At least it's sorted x


----------



## Lilylass (Sep 13, 2012)

fierceabby said:


> I just posted this all over PF's lol
> 
> At least it's sorted x


Great idea tho as I came and read to see if I could help (I'm not usually on this board).

I was going to offer my garage as a last resort but I'm too far away  So glad something's been sorted


----------



## catcoonz (Aug 4, 2012)

If anybody can get hold of Lauren, i will pay her petrol, have to go off line now but CG has my number, im available all night to collect. xxx
Will be back in an hour, can also get to an emergency vet tonight if needed. x


----------



## monkeymummy32 (May 22, 2012)

catcoonz said:


> If anybody can get hold of Lauren, i will pay her petrol, have to go off line now but CG has my number, im available all night to collect. xxx
> Will be back in an hour, can also get to an emergency vet tonight if needed. x


You are quite simply THE BEST! xxx


----------



## cats galore (Jul 17, 2012)

catcoonz said:


> If anybody can get hold of Lauren, i will pay her petrol, have to go off line now but CG has my number, im available all night to collect. xxx
> Will be back in an hour, can also get to an emergency vet tonight if needed. x


i have lauren's phone number. do you want me to text it to you CC


----------



## catcoonz (Aug 4, 2012)

yes please CG. xx


----------



## cats galore (Jul 17, 2012)

catcoonz said:


> If anybody can get hold of Lauren, i will pay her petrol, have to go off line now but CG has my number, im available all night to collect. xxx
> Will be back in an hour, can also get to an emergency vet tonight if needed. x


i've just rung lauren for you, but it rang out and went to answer machine so i've sent her a text message. i'll call you if i get a reply


----------



## cats galore (Jul 17, 2012)

catcoonz said:


> yes please CG. xx


sent it to you xx


----------



## catcoonz (Aug 4, 2012)

Thankyou, tried to call Lauren but no reply.
Hope all is sorted but im back now.


----------



## cats galore (Jul 17, 2012)

catcoonz said:


> Thankyou, tried to call Lauren but no reply.
> Hope all is sorted but im back now.


i've heard nothing back from her either. maybe she is collecting the cat and kittens as we speak


----------



## catcoonz (Aug 4, 2012)

I hope they are all safe, im not doing anything tonight anyway so available if needed.


----------



## CaninoAnimalRescue (Oct 8, 2012)

Hi guys thanks so so much for all your help, I have just been to see the lady and she has cancelled her weekend away to buy us more time bless her as we waited but the mum or kittens werent around, but I've left her a carrier and said that next time she is able to get to the kitten with the bad leg she will pop him in and call me (if I haven't already got them here with me)

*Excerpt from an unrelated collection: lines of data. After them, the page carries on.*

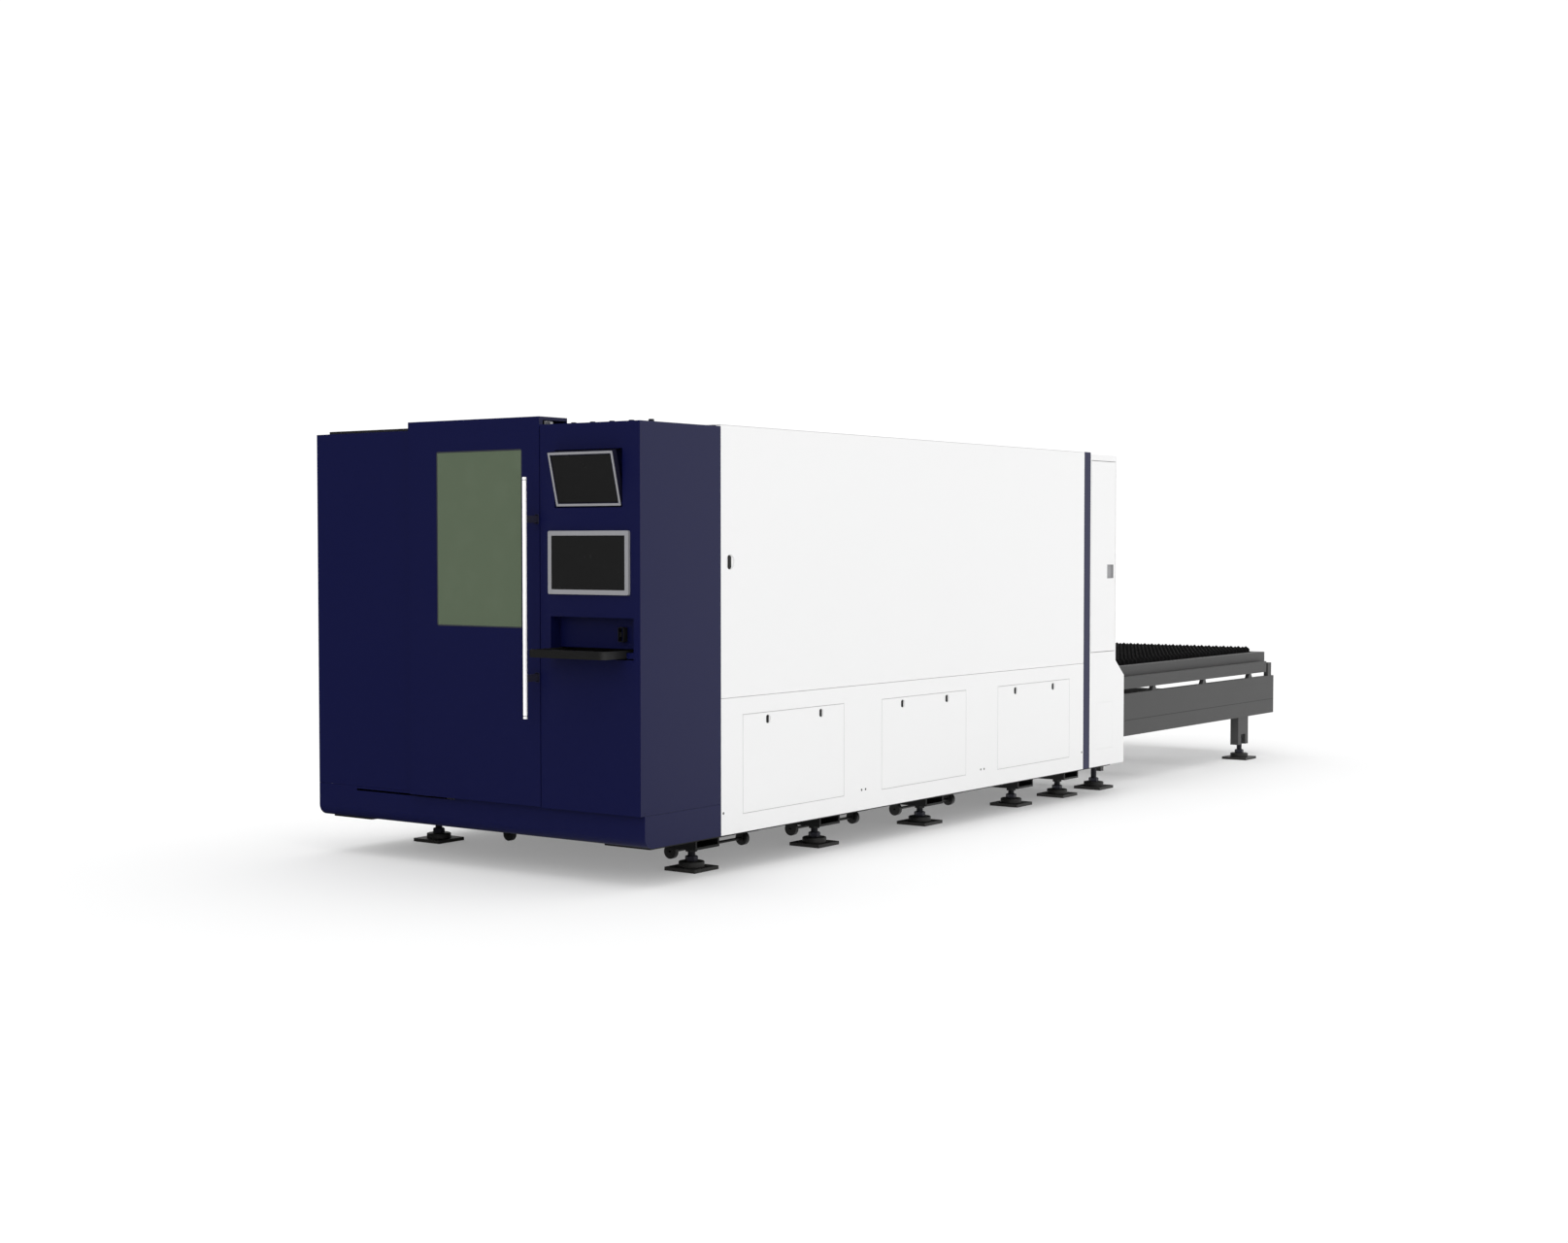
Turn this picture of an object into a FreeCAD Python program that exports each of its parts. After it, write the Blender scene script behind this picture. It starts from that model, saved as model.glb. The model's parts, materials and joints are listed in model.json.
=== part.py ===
import FreeCAD, Part
import math
import os

from FreeCAD import Vector

# Fiber laser cutting machine with a covered cabin and a shuttle table behind it.
# Everything is drawn from the front face of the plinth (y = 0), the middle of the
# cabin (x = 0) and the floor (z = 0), in millimetres.  save() moves it back by half
# its length, so that the origin lies at the bottom centre of the whole machine.

# ---- driving dimensions: plan ----
HALF_W = 1100.0          # half the width of the cabin
CABIN_D = 577.0          # front cabin, front to back
BAY = 1245.0             # pitch of the side bays
BAYS = 3
ARCH_L = 84.0            # dark arch behind the bays
REAR_L = 355.0           # rear hood at roof level
FLARE = 120.0            # how far the rear hood grows at the bottom
TABLE_END = 7810.0       # rear end of the shuttle table
FACE_OUT = 30.0          # control cabinet and door stand this far before the plinth

# ---- driving dimensions: heights ----
FRAME_Z = 180.0          # underside of the bed
SKIRT_Z = 192.0          # underside of the cladding
LEDGE_Z = 347.0          # underside of the door and of the control cabinet
SILL_Z = 361.0           # top of the plinth
SEAM_Z = 857.0           # seam between lower and upper side cladding
BED_Z = 900.0            # top of the bed beams
FRONT_Z = 2170.0         # roof of the front cabin
ROOF_Z = FRONT_Z + 10.0  # roof over the bays
HOOD_UP = 40.0           # door hood above the front roof

# ---- sheet metal and clearances ----
SHEET = 2.5
DOOR_SHEET = 2.0
PANEL_D = 30.0           # folded depth of the side cladding
JOIN = 1.0               # seam between neighbouring panels
DOOR_GAP = 3.5           # gap round a hinged door
RUN = 0.05               # radial running clearance of a pin in its bore
SLIDE = 0.3              # clearance of sliding pieces

# ---- lengthwise stations, worked out from the plan ----
BAYS_END = CABIN_D + BAYS * BAY
ARCH_END = BAYS_END + ARCH_L
HOOD_END = ARCH_END + REAR_L
BACK_END = HOOD_END + FLARE
BORDERS = [CABIN_D + i * BAY for i in range(BAYS + 1)]

# ---- bed ----
BED_IN = HALF_W - 204.0  # inner faces of the bed beams
BED_OUT = HALF_W - PANEL_D
TUBE_IN = HALF_W - 310.0 # inner faces of the lower side tubes
LOW_TUBE_H = 100.0
HIGH_TUBE_Z = 660.0
TUBE_WALL = 8.0
POST_L = 100.0
BED_FRONT = CABIN_D + 23.0
BED_REAR = HOOD_END - 11.0

# ---- legs and feet ----
FOOT_X = HALF_W - 230.0
FIRST_FOOT = CABIN_D + 60.0
FOOT_PITCH = BAY - 188.0
BED_FEET = [FIRST_FOOT + i * FOOT_PITCH for i in range(BAYS + 1)] + [ARCH_END + 3.0]
LEG_W = 200.0
LEG_D = 190.0
LEG_Z = 114.0
LEG_WALL = 12.0
FOOT_SIDE = 190.0
FOOT_T = 18.0
DISC_R = 63.0
DISC_T = 12.0
SCREW_R = 18.0
NUT_AF = 55.0
NUT_T = 22.0

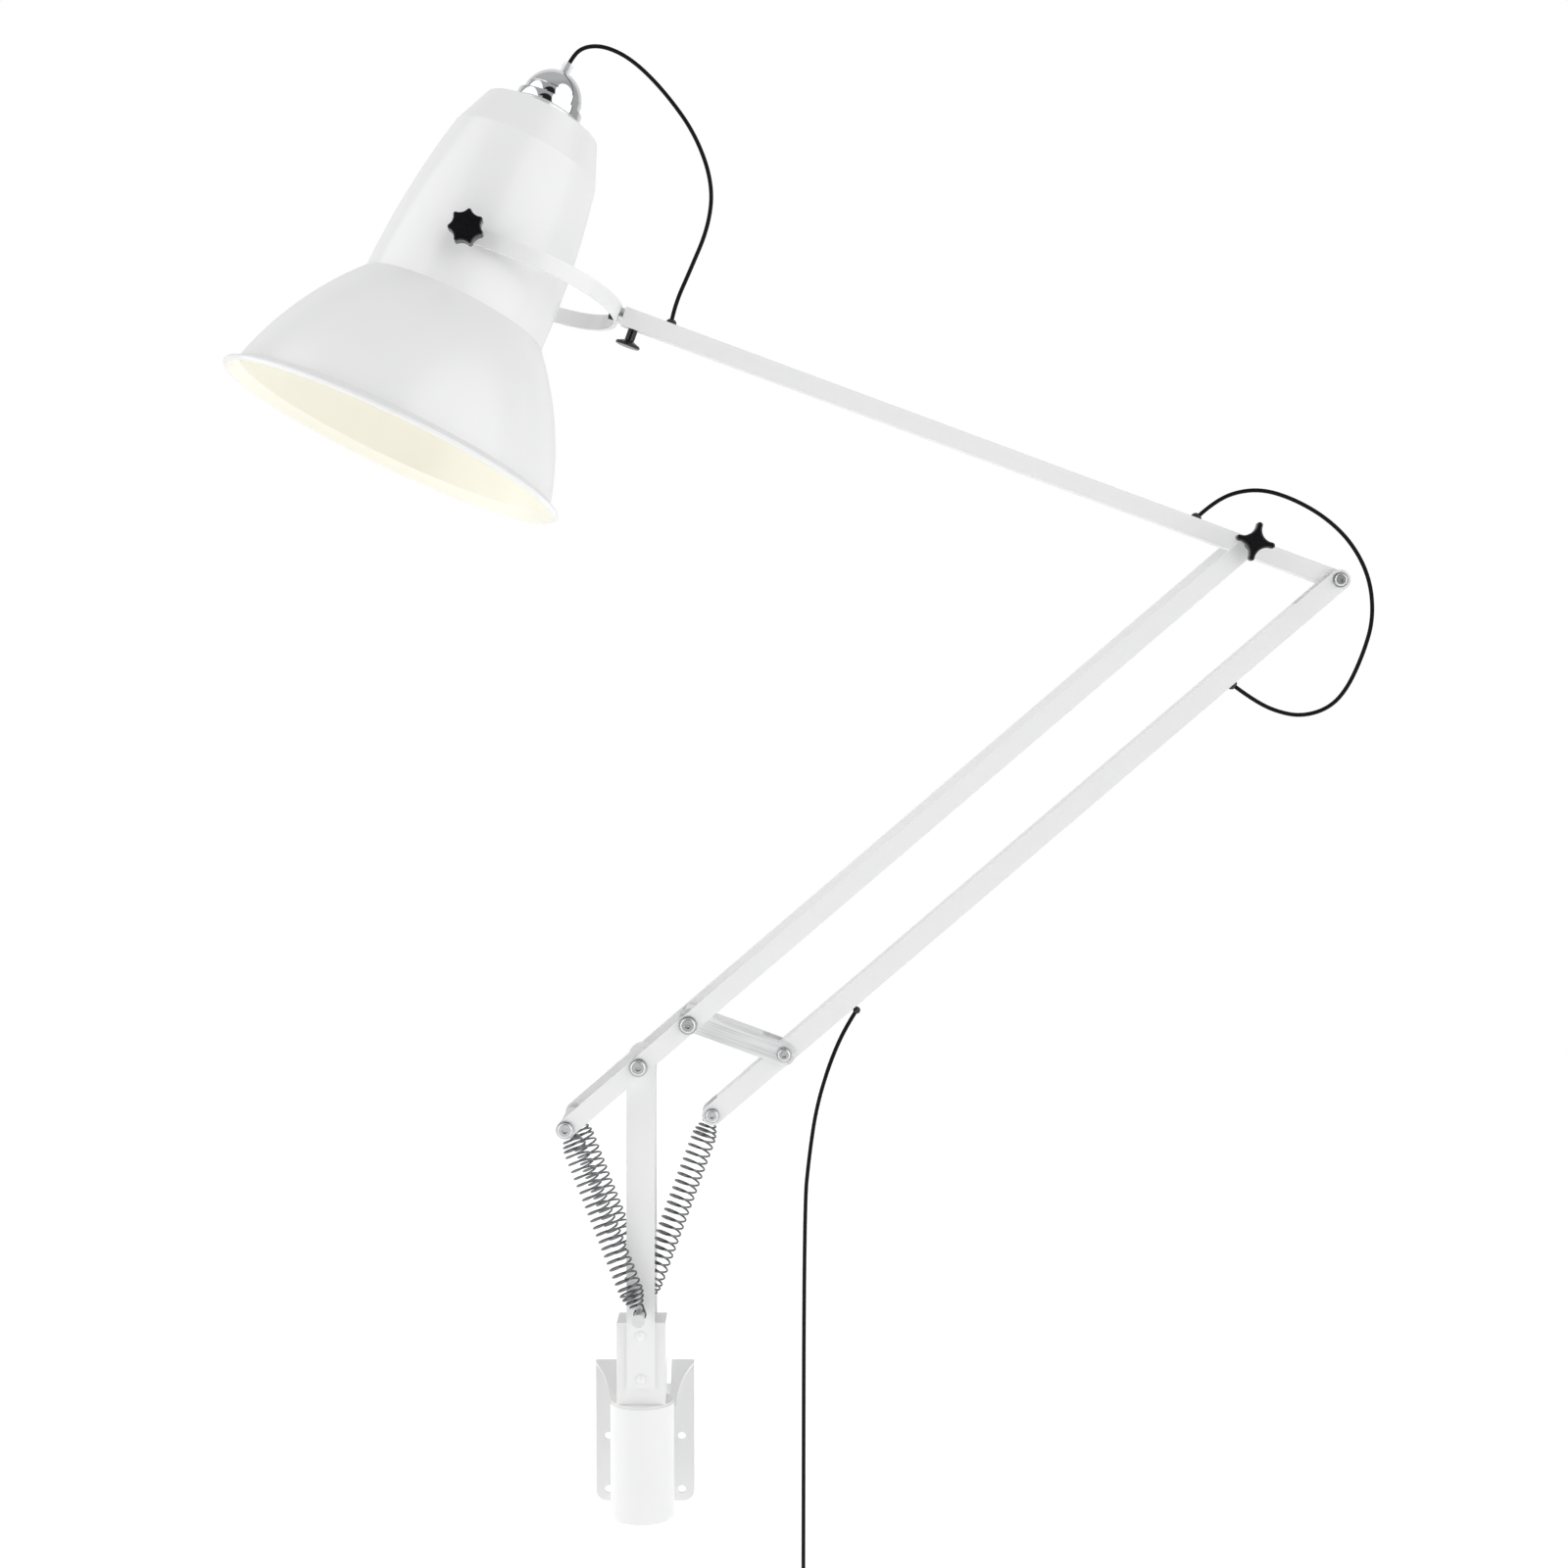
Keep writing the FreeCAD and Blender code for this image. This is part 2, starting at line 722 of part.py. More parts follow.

You are all so so kind thank you all so so much, the lady has said that if she does have to go away at all over the weekend then she will let me know and leave me access to the cats xxxx


----------



## CaninoAnimalRescue (Oct 8, 2012)

They have all been caught and the baby is on the way to the vets, the lady has also had a call returned from someone who is going to look after them for her 
Thank you all so so much I really wouldn't know what to do without you guys xxxxxxx


----------



## tincan (Aug 30, 2012)

What a fantastic result .... Hope they are going to be all ok xx


----------



## catcoonz (Aug 4, 2012)

Thats great news, hope the kittens leg will be ok. xxx


----------